Hello and welcome to Eye on AI. In this edition: Microsoft President Brad Smith on AI’s power demands; the U.S. imposes new export controls on chipmaking technology; a new milestone for distributed AI training; and are LLMs hitting a wall? It’s complicated.

I grew up watching reruns of the original Star Trek series. As anyone who’s ever seen that show will know, there was a moment in seemingly every episode when the starship Enterprise would get into some kind of jam and need to outrun a pursuing alien spacecraft, or escape the powerful gravitational field of some hostile planet, or elude the tractor beam of some wily foe.

In every case, Captain Kirk would get on the intercom to the engine room and tell Scotty, the chief engineer, “we need more power.” And, despite Scotty’s protestations that the engine plant was already producing as much power as it possibly could without melting down, and despite occasional malfunctions that would add dramatic tension, Scotty and the engineering team would inevitably pull through and deliver the power the Enterprise needed to escape danger.

AI, it seems, is entering its “Scotty, we need more power” phase. In an interview the Financial Times published this week, two senior OpenAI executives said the company planned to build its own data centers in the U.S. Midwest and Southwest. This comes amid reports that there have been tensions with its large investor and strategic partner, Microsoft, over access to enough computing resources to keep training its advanced AI models. It also comes amid reports that OpenAI wants to construct data centers so large that they would each consume five gigawatts of power annually—more than the electricity demands of the entire city of Miami. (It’s unclear if the data centers the two OpenAI execs mentioned to the FT would be ones of such extraordinary size.)

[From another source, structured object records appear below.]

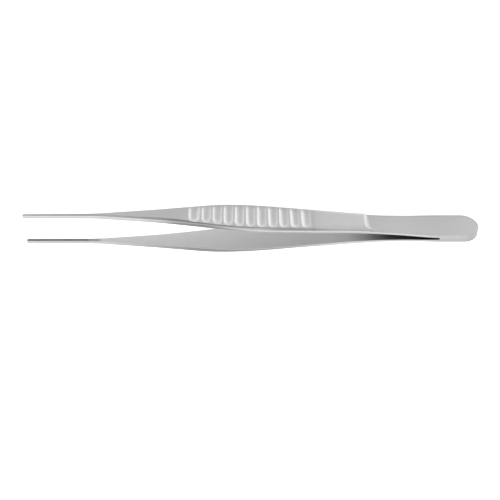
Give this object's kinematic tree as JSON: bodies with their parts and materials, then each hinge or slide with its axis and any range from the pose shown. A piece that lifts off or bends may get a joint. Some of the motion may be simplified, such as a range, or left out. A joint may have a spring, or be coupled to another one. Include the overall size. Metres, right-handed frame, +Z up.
{
  "type": "thumb forceps",
  "caption": "Straight thumb forceps of satin steel: two spring arms joined at the tail, fluted grips, slender jaws with fine toothed faces.",
  "frame": {"origin": "centre of the rectangle that the forceps covers on the table it lies on, at the level of its lowest edges", "axes": "+X along the forceps towards the tips, +Y across the opening towards the single-row arm, +Z up along the width of the arms"},
  "size_m": [0.15, 0.013, 0.0121],
  "materials": {
    "steel": "satin, fine lengthwise grain"
  },
  "bodies": {
    "root": {"double_row_arm": "steel", "single_row_arm": "steel"}
  },
  "joints": []
}
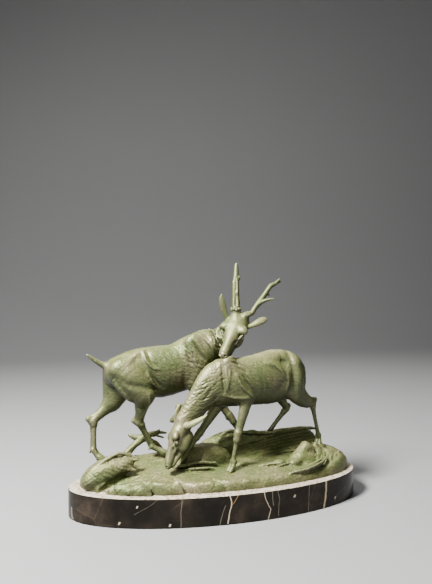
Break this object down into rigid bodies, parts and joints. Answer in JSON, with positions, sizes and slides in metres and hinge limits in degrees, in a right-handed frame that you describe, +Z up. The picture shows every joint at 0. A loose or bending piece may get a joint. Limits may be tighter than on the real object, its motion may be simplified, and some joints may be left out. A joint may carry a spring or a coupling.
{
  "type": "bronze deer sculpture",
  "caption": "Bronze group of a standing stag with his chin on the back of a grazing doe, on rocky ground with fallen wood, seated on an oval veined marble plinth.",
  "frame": {"origin": "centre of the plinth's underside", "axes": "+X along the oval's long axis to the viewer's right, +Y away from the viewer, +Z up"},
  "size_m": [0.4, 0.16, 0.3297],
  "materials": {
    "patinated_bronze": "green and brown patina over cast bronze, satin",
    "dark_veined_marble": "polished dark brown marble with cream and rust veins"
  },
  "bodies": {
    "root": {"bronze_group": "patinated_bronze", "marble_plinth": "dark_veined_marble"}
  },
  "joints": []
}
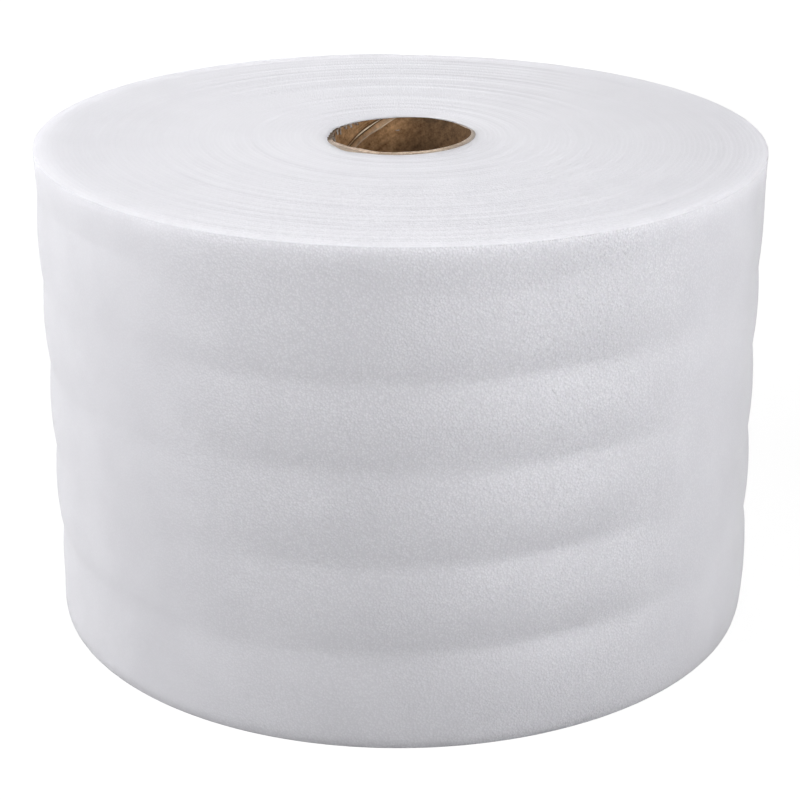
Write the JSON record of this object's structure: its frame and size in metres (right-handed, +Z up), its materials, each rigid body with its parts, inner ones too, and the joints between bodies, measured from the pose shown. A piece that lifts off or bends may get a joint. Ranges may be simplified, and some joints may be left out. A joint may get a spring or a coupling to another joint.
{
  "type": "foam wrap roll",
  "caption": "Roll of thin white foam wrap wound on a cardboard tube, standing on its end.",
  "frame": {"origin": "on the tube's axis, at the plane of the bottom end face, which is the surface the roll stands on", "axes": "+Z up along the tube's axis; -Y towards the viewer of the picture; +Y at the back, where the sheet's outer end lies"},
  "size_m": [0.4546, 0.4564, 0.3062],
  "materials": {
    "foam": "matte",
    "core_board": "matte"
  },
  "bodies": {
    "root": {"foam_roll": "foam", "core_tube": "core_board"}
  },
  "joints": []
}
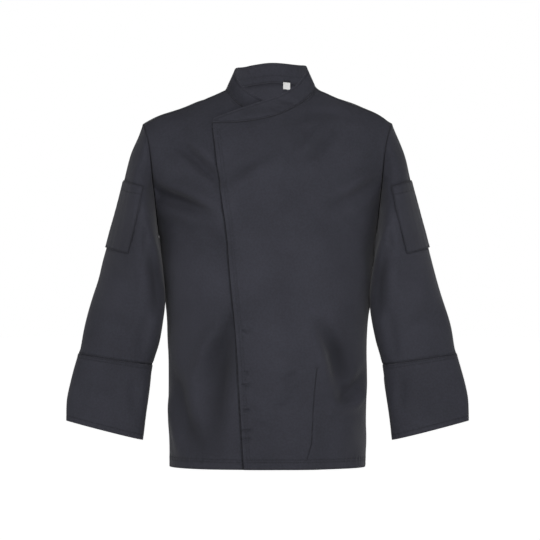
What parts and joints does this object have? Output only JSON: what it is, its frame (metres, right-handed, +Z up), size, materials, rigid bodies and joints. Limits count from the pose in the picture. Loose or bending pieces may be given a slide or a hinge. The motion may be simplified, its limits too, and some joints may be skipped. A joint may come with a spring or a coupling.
{
  "type": "chef jacket",
  "caption": "Long-sleeved cross-over chef jacket with a stand collar, press studs, deep cuffs and sleeve pockets, in its hollow worn shape.",
  "frame": {"origin": "the middle of the neck, on the line of the shoulders, where the wearer's shoulders carry the jacket", "axes": "+X to the wearer's left, +Y to the back, +Z up; the front faces -Y"},
  "size_m": [0.7828, 0.2821, 0.7872],
  "materials": {
    "back": "matte twill",
    "front_left": "matte twill",
    "front_right": "matte twill",
    "collar": "matte twill",
    "sleeve_left": "matte twill",
    "sleeve_right": "matte twill",
    "cuff_left": "matte twill",
    "cuff_right": "matte twill",
    "sleeve_pocket_left": "matte twill",
    "sleeve_pocket_right": "matte twill",
    "size_label": "matte woven tape",
    "press_stud_1": "dark satin",
    "press_stud_2": "dark satin",
    "press_stud_3": "dark satin",
    "press_stud_4": "dark satin",
    "press_stud_5": "dark satin"
  },
  "bodies": {
    "root": {"back": "back", "front_left": "front_left", "front_right": "front_right", "collar": "collar", "sleeve_left": "sleeve_left", "sleeve_right": "sleeve_right", "cuff_left": "cuff_left", "cuff_right": "cuff_right", "sleeve_pocket_left": "sleeve_pocket_left", "sleeve_pocket_right": "sleeve_pocket_right", "size_label": "size_label", "press_stud_1": "press_stud_1", "press_stud_2": "press_stud_2", "press_stud_3": "press_stud_3", "press_stud_4": "press_stud_4", "press_stud_5": "press_stud_5"}
  },
  "joints": []
}
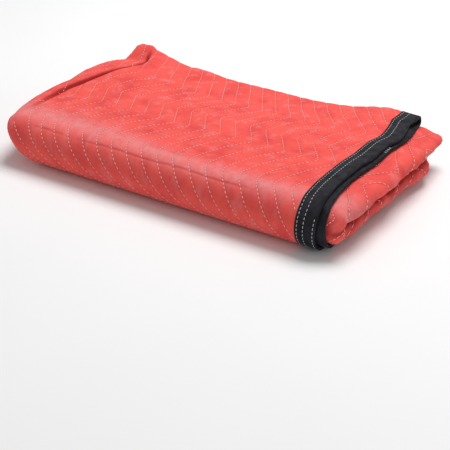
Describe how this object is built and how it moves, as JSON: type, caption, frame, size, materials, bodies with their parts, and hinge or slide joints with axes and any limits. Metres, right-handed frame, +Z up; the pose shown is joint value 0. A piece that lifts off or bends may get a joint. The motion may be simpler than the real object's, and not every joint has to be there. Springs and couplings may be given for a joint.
{
  "type": "moving pad",
  "caption": "Quilted moving pad with bound edges, folded into a flat rectangular bundle with its bound end showing at one side.",
  "frame": {"origin": "centre of the underside of the folded pad's box", "axes": "+X along the folded pad, towards the open end with the bound edge; +Y towards the back fold; +Z up through its layers"},
  "size_m": [0.7394, 0.435, 0.1132],
  "materials": {
    "quilt": "matte non-woven cloth, zigzag quilted with pale thread",
    "binding": "matte woven tape with two rows of pale stitching"
  },
  "bodies": {
    "root": {"quilted_sheet": "quilt", "binding_outer_end": "binding", "binding_inner_end": "binding", "binding_side_outer": "binding", "binding_side_inner": "binding"}
  },
  "joints": []
}
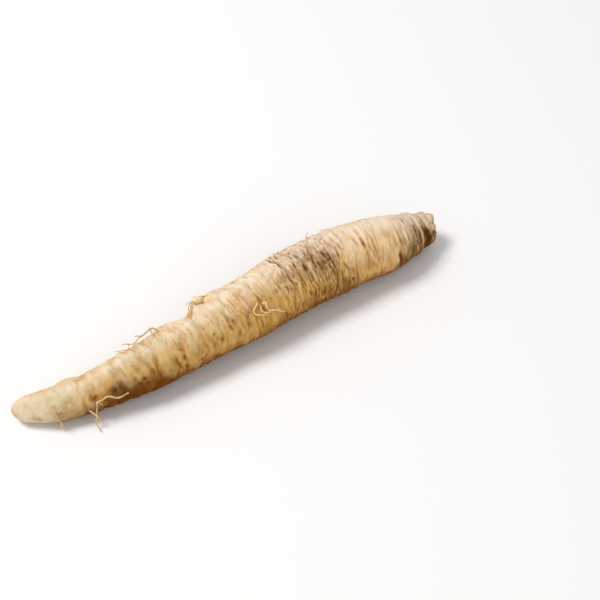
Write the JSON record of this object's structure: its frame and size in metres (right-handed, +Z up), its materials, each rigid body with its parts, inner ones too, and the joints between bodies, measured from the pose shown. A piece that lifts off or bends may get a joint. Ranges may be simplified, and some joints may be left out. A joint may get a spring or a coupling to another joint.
{
  "type": "deodeok root",
  "caption": "Fresh deodeok root: a cream, ring-wrinkled spindle taproot with a blunt tip, a dark necked crown with buds, and fine rootlets, lying on its side.",
  "frame": {"origin": "centre of the root's box at the surface it lies on", "axes": "+X along the root from the blunt tip to the crown, +Z up from the surface, +Y towards the back"},
  "size_m": [0.1714, 0.0318, 0.0232],
  "materials": {
    "root_skin": "matt, cream to tan, with fine ring wrinkles and brown creases"
  },
  "bodies": {
    "root": {"deodeok_root": "root_skin"}
  },
  "joints": []
}
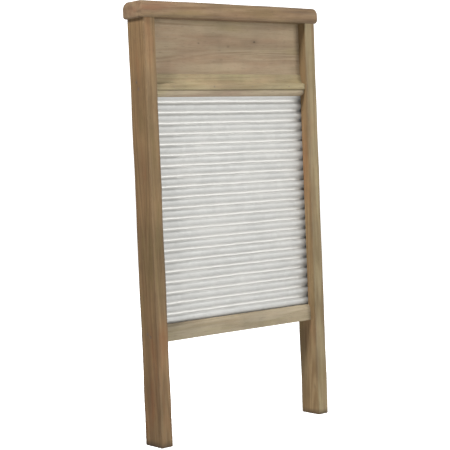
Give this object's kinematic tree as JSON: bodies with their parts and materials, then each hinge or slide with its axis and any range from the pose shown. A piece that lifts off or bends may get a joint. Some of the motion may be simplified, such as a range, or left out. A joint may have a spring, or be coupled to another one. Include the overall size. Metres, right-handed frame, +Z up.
{
  "type": "washboard",
  "caption": "Two-legged wooden washboard: a ribbed metal rubbing sheet held between grooved posts, below a soap ledge, a plain head panel and a rounded cap.",
  "frame": {"origin": "on the floor, midway between the two feet, at the middle of the posts' depth", "axes": "+Z up, +X to the viewer's right across the board, front (the rubbing side) towards -Y"},
  "size_m": [0.322, 0.044, 0.603],
  "materials": {
    "post_wood": "aged, matt, mid-brown with reddish streaks along the grain",
    "cap_wood": "aged, matt, worn lighter on the upper edges",
    "panel_wood": "aged, matt, straight horizontal grain with small pin knots",
    "rail_wood": "aged, matt, water-bleached",
    "back_wood": "aged, matt, unfinished",
    "zinced_sheet": "dull zinc coating, fine crimped relief",
    "nail_steel": "darkened, slightly rusted"
  },
  "bodies": {
    "root": {"left_post": "post_wood", "right_post": "post_wood", "top_cap": "cap_wood", "head_panel": "panel_wood", "soap_ledge": "panel_wood", "crossbar": "rail_wood", "bottom_rail": "rail_wood", "rubbing_sheet": "zinced_sheet", "back_board_1": "back_wood", "back_board_2": "back_wood", "back_board_3": "back_wood", "back_board_4": "back_wood", "back_board_5": "back_wood", "cap_nails_left": "nail_steel", "cap_nails_right": "nail_steel", "crossbar_nails_left": "nail_steel", "crossbar_nails_right": "nail_steel", "rail_nails_left": "nail_steel", "rail_nails_right": "nail_steel", "ledge_brads": "nail_steel"}
  },
  "joints": []
}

Microsoft has plans for large new data centers of its own, as do Google, Amazon’s AWS, Meta, Elon Musk’s X AI, and more. All this data center construction has raised serious concerns about where all the electricity needed to power these massive AI supercomputing clusters will come from. In many cases, the answer seems to be nuclear power—including a new generation of largely unproven small nuclear reactors, which might be dedicated to powering just a single data center—which carries risks of its own.

On the sidelines of Web Summit in Lisbon a few weeks ago, I sat down with Microsoft President Brad Smith. Our conversation covered a variety of topics, but much of it focused on AI’s seemingly insatiable demand for energy. As I mentioned in Eye on AI last Tuesday, some people at Web Summit, including Sarah Myers West of the AI Now Institute—who was among the panelists on a main stage session I moderated debating “Is the AI bubble about to burst?”—argued that energy demands of today’s large language model-based AI systems are far too great. We’d all be better off as a planet, she argued, if AI were a bubble and it burst—and we moved on to some more energy efficient kind of AI technology.